## start

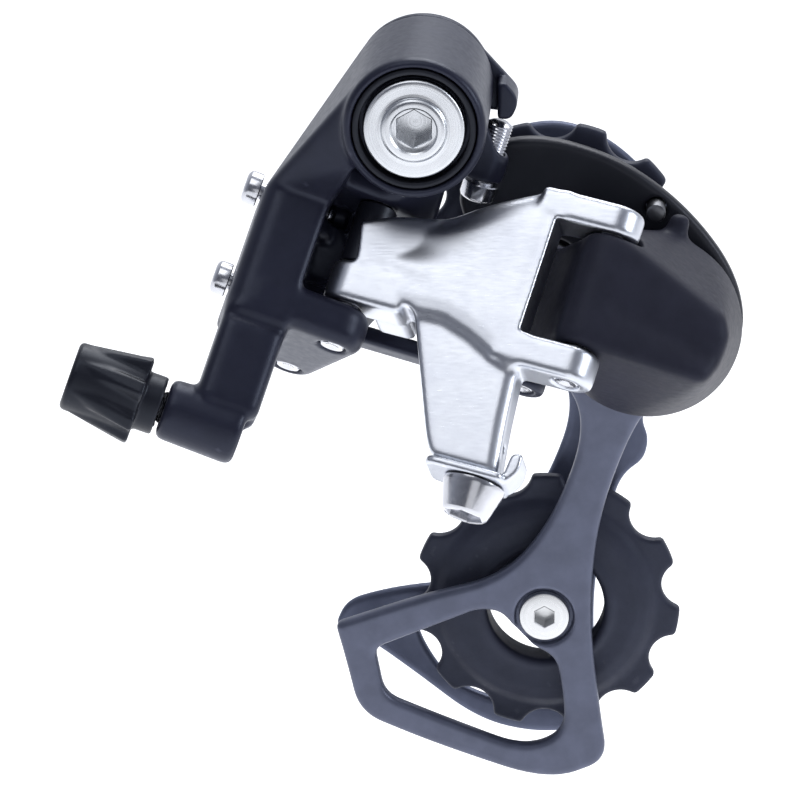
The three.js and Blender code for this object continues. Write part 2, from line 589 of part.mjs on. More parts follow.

## end
## start

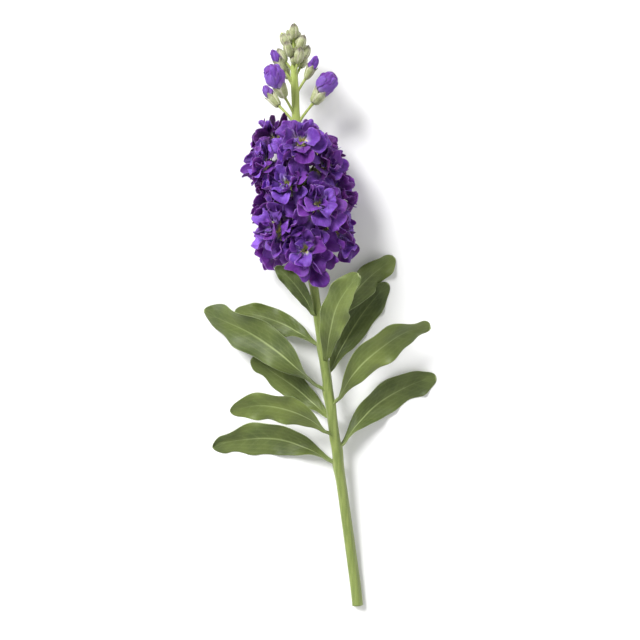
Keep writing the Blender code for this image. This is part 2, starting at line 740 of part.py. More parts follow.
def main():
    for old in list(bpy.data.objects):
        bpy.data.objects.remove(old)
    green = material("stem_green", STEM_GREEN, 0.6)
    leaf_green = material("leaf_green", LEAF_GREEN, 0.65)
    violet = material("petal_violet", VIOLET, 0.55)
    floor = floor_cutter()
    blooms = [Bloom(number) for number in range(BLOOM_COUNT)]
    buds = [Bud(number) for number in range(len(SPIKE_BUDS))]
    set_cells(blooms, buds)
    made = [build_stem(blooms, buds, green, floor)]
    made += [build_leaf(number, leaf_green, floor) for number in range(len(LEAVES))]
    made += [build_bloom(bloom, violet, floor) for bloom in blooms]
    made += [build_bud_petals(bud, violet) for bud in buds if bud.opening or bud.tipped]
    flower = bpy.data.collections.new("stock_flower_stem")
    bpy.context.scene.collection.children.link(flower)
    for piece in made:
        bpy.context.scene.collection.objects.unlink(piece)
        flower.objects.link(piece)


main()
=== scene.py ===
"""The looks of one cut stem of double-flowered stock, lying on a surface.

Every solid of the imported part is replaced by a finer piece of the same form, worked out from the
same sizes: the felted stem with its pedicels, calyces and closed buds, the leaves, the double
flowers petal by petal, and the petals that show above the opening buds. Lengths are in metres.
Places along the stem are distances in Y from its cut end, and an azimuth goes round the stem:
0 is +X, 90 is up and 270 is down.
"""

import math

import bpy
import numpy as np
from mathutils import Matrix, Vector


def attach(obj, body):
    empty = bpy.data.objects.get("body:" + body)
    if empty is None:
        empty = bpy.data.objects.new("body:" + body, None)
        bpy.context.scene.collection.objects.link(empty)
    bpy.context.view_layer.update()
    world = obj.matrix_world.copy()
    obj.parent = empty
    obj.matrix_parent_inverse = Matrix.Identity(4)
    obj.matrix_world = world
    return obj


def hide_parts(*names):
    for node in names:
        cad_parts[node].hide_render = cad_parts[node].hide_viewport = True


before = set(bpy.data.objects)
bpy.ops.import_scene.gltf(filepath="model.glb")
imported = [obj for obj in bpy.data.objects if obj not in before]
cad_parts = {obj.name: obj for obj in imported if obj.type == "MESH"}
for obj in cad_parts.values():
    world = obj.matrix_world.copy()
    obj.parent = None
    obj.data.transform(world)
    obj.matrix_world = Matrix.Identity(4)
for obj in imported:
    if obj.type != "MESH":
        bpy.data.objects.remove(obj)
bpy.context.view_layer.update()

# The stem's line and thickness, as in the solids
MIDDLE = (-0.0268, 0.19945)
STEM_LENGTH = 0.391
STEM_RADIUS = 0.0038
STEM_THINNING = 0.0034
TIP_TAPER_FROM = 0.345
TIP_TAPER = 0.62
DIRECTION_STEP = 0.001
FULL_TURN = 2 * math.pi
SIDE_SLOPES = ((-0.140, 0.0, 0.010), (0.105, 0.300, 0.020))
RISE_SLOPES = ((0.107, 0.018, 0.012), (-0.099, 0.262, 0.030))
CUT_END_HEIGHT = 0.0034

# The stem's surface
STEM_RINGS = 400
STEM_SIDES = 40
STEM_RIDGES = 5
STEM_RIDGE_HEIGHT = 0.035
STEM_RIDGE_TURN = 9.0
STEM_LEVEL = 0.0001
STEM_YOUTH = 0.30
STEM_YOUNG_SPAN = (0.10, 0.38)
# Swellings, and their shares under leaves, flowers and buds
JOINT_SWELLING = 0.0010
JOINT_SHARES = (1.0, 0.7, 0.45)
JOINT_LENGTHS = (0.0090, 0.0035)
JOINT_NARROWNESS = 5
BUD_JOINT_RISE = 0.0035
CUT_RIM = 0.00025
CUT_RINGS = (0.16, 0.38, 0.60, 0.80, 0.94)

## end
## start

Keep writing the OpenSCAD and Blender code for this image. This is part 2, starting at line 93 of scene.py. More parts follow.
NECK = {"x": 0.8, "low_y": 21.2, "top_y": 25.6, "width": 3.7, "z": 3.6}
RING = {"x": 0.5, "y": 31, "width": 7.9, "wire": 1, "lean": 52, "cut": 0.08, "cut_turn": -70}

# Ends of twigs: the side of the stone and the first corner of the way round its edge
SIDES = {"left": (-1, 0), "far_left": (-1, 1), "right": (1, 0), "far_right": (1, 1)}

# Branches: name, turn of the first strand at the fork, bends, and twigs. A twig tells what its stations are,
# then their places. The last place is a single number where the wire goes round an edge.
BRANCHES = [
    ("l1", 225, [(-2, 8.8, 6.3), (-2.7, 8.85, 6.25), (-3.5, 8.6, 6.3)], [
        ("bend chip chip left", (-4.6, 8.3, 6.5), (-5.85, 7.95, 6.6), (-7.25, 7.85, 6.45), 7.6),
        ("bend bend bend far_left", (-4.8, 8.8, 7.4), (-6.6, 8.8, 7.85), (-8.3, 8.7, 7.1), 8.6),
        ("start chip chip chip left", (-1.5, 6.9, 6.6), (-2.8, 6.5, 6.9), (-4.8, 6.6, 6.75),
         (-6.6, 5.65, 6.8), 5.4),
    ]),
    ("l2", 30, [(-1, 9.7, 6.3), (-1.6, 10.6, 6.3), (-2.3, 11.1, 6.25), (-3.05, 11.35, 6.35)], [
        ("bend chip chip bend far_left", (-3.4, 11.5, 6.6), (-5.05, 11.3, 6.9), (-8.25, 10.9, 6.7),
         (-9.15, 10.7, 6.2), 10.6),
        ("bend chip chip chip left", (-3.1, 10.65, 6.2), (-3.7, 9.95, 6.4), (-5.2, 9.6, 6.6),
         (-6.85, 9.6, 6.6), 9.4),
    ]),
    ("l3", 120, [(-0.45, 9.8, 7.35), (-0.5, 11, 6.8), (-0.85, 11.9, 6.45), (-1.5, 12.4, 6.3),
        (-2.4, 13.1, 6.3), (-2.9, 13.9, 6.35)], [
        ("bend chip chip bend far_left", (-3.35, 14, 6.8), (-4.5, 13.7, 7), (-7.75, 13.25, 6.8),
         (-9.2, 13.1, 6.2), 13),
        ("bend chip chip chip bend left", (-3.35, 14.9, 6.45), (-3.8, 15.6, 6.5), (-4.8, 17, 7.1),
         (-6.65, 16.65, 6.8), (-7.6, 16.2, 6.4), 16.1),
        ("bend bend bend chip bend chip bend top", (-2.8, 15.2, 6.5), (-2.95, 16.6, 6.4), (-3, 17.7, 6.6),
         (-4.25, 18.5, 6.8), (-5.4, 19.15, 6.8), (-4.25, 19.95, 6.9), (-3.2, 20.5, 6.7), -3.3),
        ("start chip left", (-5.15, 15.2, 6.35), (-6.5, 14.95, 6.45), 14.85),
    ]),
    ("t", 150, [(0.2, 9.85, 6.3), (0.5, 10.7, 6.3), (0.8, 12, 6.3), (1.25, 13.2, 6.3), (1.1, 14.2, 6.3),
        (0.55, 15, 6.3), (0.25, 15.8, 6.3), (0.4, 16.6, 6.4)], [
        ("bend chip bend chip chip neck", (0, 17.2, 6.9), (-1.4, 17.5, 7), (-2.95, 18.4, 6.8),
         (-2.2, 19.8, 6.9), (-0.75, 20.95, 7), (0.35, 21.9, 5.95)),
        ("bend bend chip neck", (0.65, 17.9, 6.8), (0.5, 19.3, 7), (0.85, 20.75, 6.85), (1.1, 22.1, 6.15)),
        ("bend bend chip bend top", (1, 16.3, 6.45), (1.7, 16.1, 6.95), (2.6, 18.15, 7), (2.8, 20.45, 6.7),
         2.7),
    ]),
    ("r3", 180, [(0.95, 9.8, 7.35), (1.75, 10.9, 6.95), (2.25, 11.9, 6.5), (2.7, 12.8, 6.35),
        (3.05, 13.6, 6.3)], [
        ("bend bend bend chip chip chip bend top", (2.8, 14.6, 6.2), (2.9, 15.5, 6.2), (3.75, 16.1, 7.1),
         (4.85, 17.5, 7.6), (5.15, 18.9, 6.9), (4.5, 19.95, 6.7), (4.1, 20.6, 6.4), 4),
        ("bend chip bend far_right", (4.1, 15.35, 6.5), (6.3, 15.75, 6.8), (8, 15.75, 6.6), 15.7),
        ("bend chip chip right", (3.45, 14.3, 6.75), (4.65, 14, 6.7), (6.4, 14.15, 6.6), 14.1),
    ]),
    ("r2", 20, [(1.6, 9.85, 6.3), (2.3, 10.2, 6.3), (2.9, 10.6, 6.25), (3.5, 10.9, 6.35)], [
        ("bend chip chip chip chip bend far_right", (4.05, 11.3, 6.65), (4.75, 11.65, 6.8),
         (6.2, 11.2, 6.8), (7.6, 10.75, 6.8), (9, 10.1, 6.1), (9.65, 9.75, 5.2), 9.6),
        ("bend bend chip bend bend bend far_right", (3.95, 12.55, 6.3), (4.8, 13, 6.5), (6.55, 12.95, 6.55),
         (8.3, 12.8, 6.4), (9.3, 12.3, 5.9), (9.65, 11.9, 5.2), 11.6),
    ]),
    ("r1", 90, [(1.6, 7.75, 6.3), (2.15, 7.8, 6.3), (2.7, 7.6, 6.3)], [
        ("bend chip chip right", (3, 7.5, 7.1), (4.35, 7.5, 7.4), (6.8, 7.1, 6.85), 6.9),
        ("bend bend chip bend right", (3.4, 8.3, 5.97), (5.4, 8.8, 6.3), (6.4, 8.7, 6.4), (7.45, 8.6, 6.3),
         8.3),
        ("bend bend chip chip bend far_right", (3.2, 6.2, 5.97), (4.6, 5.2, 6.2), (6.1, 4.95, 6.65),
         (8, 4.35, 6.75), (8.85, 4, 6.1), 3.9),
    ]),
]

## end

**WHAT NEEDS TO BE DONE:**
Return nothing but the lines running from the line with "in imported if" through the line with "CUT_END_HEIGHT = 0.0034", exactly as they appear.

**OUTPUT:**
cad_parts = {obj.name: obj for obj in imported if obj.type == "MESH"}
for obj in cad_parts.values():
    world = obj.matrix_world.copy()
    obj.parent = None
    obj.data.transform(world)
    obj.matrix_world = Matrix.Identity(4)
for obj in imported:
    if obj.type != "MESH":
        bpy.data.objects.remove(obj)
bpy.context.view_layer.update()

# The stem's line and thickness, as in the solids
MIDDLE = (-0.0268, 0.19945)
STEM_LENGTH = 0.391
STEM_RADIUS = 0.0038
STEM_THINNING = 0.0034
TIP_TAPER_FROM = 0.345
TIP_TAPER = 0.62
DIRECTION_STEP = 0.001
FULL_TURN = 2 * math.pi
SIDE_SLOPES = ((-0.140, 0.0, 0.010), (0.105, 0.300, 0.020))
RISE_SLOPES = ((0.107, 0.018, 0.012), (-0.099, 0.262, 0.030))
CUT_END_HEIGHT = 0.0034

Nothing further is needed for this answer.